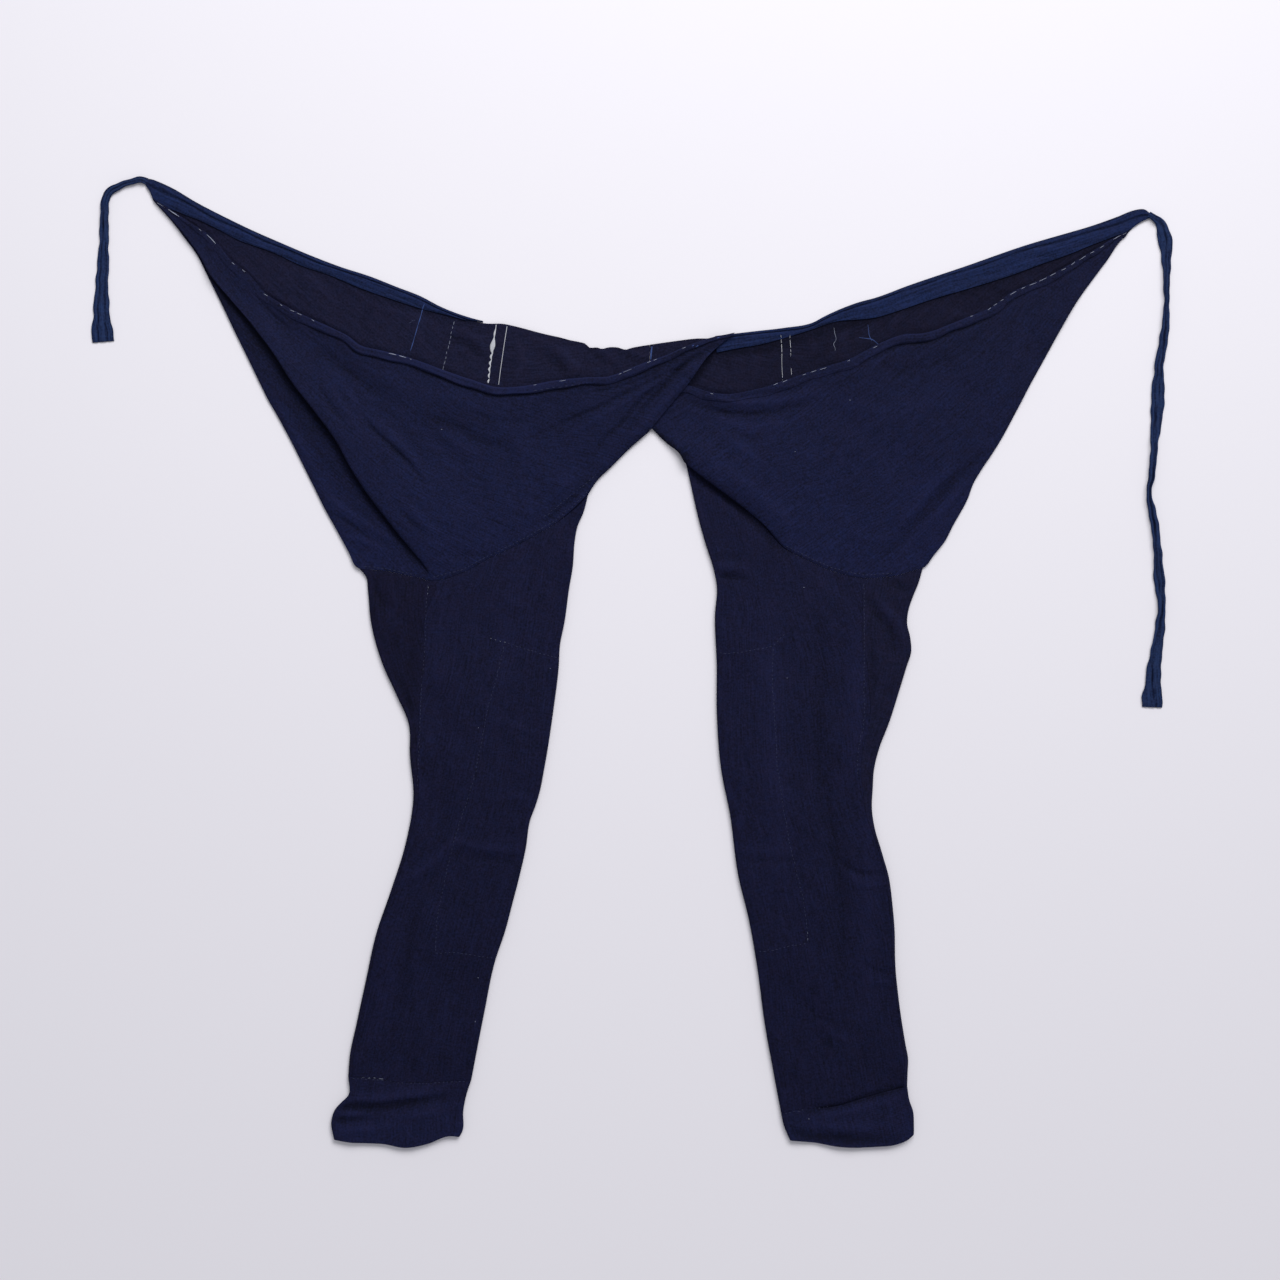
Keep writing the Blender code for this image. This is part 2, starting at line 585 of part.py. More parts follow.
def half_edges(edges, side_seam):
    """Smooth lines for one half, with the seams that neighbours share."""
    lines = {name: smooth(points) for name, points in edges.items()}
    to_band = np.linalg.norm(lines["waist"] - lines["band_low"][-1], axis=1)
    lines["band_top"] = lines["waist"][:np.argmin(to_band) + 1]
    lines["seam_line"] = seam_line(edges, side_seam)
    down_y = np.array([0.0, -SEAM_SHIFT])
    lines["cuff_seam"] = cuff_line(edges, side_seam)
    lines["leg_top"] = lines["seam_line"] + down_y
    lines["cuff_top"] = lines["cuff_seam"] + down_y
    for name, top in (("leg_outer", "leg_top"), ("cuff_outer", "cuff_top")):
        lines[name][0] = lines[top][0]
    for name, top in (("leg_inner", "leg_top"), ("cuff_inner", "cuff_top")):
        lines[name][0] = lines[top][-1]
    return lines


def build():
    """All the pieces of the garment."""
    for old in list(bpy.data.objects):
        bpy.data.objects.remove(old)
    garment = bpy.data.collections.new("momohiki")
    bpy.context.scene.collection.children.link(garment)
    materials = {"body": dyed_cotton("indigo_cotton", BODY_BLUE),
                 "inside": dyed_cotton("indigo_inside", INSIDE_BLUE),
                 "band": dyed_cotton("indigo_band", BAND_BLUE)}
    left = half_edges(LEFT_EDGES, LEFT_SIDE_SEAM)
    right = half_edges(RIGHT_EDGES, RIGHT_SIDE_SEAM)
    halves = (("left", left, LEFT_SIDE_SEAM, LEFT_LEG_FOLDS, LEFT_TIE),
              ("right", right, RIGHT_SIDE_SEAM, RIGHT_LEG_FOLDS, RIGHT_TIE))
    for side, edges, side_seam, folds, tie in halves:
        build_back(side, edges, materials)
        build_leg(side, edges, side_seam, folds, materials["body"])
        build_cuff(side, edges, materials["body"])
        build_band(side, edges, materials["band"])
        build_tie(side, tie, materials["band"])
    build_front_left(left, materials)
    build_front_right(right, materials)


build()
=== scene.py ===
# %% [markdown]
# # Momohiki: indigo work pants, laid flat
#
# The real garment is a pair of wrap work pants of dyed indigo cotton, opened out and lying on its
# back. Two back panels lie on the table with their inside up, two front panels lie on them and
# cross at the middle, and under each hip is a narrow leg with a turned cuff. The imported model
# holds every panel as a plain solid. Here each panel gets its cloth: a thin sheet on the solid's
# own form, with rounded edges, creases, hems and stitches, and a woven, unevenly dyed surface.
# Sizes are in millimetres, measured from the middle of the footprint, and MM turns them into
# metres; only the lamps and the flat sizes of the sheets are given in metres. Left and right are
# as seen from above.

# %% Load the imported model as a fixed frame
import math

import bpy
import numpy as np
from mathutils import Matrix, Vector
from mathutils.bvhtree import BVHTree


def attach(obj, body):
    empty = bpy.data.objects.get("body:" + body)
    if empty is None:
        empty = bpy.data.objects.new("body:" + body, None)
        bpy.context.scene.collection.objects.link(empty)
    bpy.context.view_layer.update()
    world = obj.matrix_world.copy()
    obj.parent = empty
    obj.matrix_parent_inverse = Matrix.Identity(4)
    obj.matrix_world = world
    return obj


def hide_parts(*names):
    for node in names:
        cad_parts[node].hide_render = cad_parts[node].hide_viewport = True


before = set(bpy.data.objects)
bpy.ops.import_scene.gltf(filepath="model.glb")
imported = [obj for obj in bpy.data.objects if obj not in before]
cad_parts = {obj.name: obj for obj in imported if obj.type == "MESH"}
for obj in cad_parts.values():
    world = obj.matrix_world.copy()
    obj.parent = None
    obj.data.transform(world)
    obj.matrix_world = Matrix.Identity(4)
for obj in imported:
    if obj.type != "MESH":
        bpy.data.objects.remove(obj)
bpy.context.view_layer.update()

MM = 0.001

# %% [markdown]
# ## Camera
#
# The photograph looks straight down on the garment, 1.12 mm to a pixel of its 1280. A long enough
# lens keeps the edges of the cloth from leaning, so the camera hangs two metres above the table,
# over the point that the middle of the photograph shows.

# %% Camera straight above
PHOTO_PIXELS = 1280
MM_PER_PIXEL = 1.12
VIEW_CENTRE = (9.0, 24.4)
LENS = 50.0
SENSOR = 36.0
CLOTH_HEIGHT = 4.0

frame_side = PHOTO_PIXELS * MM_PER_PIXEL
camera_height = CLOTH_HEIGHT + frame_side * LENS / SENSOR
bpy.ops.object.camera_add(location=(VIEW_CENTRE[0] * MM, VIEW_CENTRE[1] * MM, camera_height * MM))
camera = bpy.context.object
camera.data.lens = LENS
camera.data.sensor_width = SENSOR
bpy.context.scene.camera = camera
print("camera height in mm:", round(camera_height))

# %% [markdown]
# ## Floor and light
#
# Indigo this deep returns about one part in eighty of the light, so the pale surround decides how
# dark it looks. The floor is plain, matt and faintly violet. A large soft lamp beyond the waist
# makes the floor fade from the top of the picture to the bottom. Even light from the upper right,
# as from a window, gives each crease a bright and a dark side and the soft shadows towards the
# lower left. The sky fills the rest. The standard view transform keeps the colours as measured.

# %% Helpers for materials and lamps
LAMP_COLOUR = (1.0, 0.99, 0.98)


def linear(code):
    """Linear red, green, blue and one from an sRGB hex code."""
    parts = [int(code[i:i + 2], 16) / 255 for i in (1, 3, 5)]
    parts = [c / 12.92 if c <= 0.04045 else ((c + 0.055) / 1.055) ** 2.4 for c in parts]
    return (*parts, 1.0)


def new_material(name, finish):
    """New material, its node tree and its shader, with this finish on the shader's own sockets."""
    material = bpy.data.materials.new(name)
    material.use_nodes = True
    shader = material.node_tree.nodes["Principled BSDF"]
    for socket, value in finish.items():
        shader.inputs[socket].default_value = value
    return material, material.node_tree, shader


def add_node(tree, kind, inputs=None, **settings):
    """Adds a node. An input takes a value, or the socket that is linked to it."""
    made = tree.nodes.new("ShaderNode" + kind)
    for key, value in settings.items():
        setattr(made, key, value)
    for key, value in (inputs or {}).items():
        if isinstance(value, bpy.types.NodeSocket):
            tree.links.new(value, made.inputs[key])
        else:
            made.inputs[key].default_value = value
    return made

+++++

Directions for this task — Look through the material above and print exactly the lines from the one containing "for side, edges, side_seam, folds, tie" to the one containing "import numpy as np", both included, and nothing more.

Written solution —
    for side, edges, side_seam, folds, tie in halves:
        build_back(side, edges, materials)
        build_leg(side, edges, side_seam, folds, materials["body"])
        build_cuff(side, edges, materials["body"])
        build_band(side, edges, materials["band"])
        build_tie(side, tie, materials["band"])
    build_front_left(left, materials)
    build_front_right(right, materials)


build()
=== scene.py ===
# %% [markdown]
# # Momohiki: indigo work pants, laid flat
#
# The real garment is a pair of wrap work pants of dyed indigo cotton, opened out and lying on its
# back. Two back panels lie on the table with their inside up, two front panels lie on them and
# cross at the middle, and under each hip is a narrow leg with a turned cuff. The imported model
# holds every panel as a plain solid. Here each panel gets its cloth: a thin sheet on the solid's
# own form, with rounded edges, creases, hems and stitches, and a woven, unevenly dyed surface.
# Sizes are in millimetres, measured from the middle of the footprint, and MM turns them into
# metres; only the lamps and the flat sizes of the sheets are given in metres. Left and right are
# as seen from above.

# %% Load the imported model as a fixed frame
import math

import bpy
import numpy as np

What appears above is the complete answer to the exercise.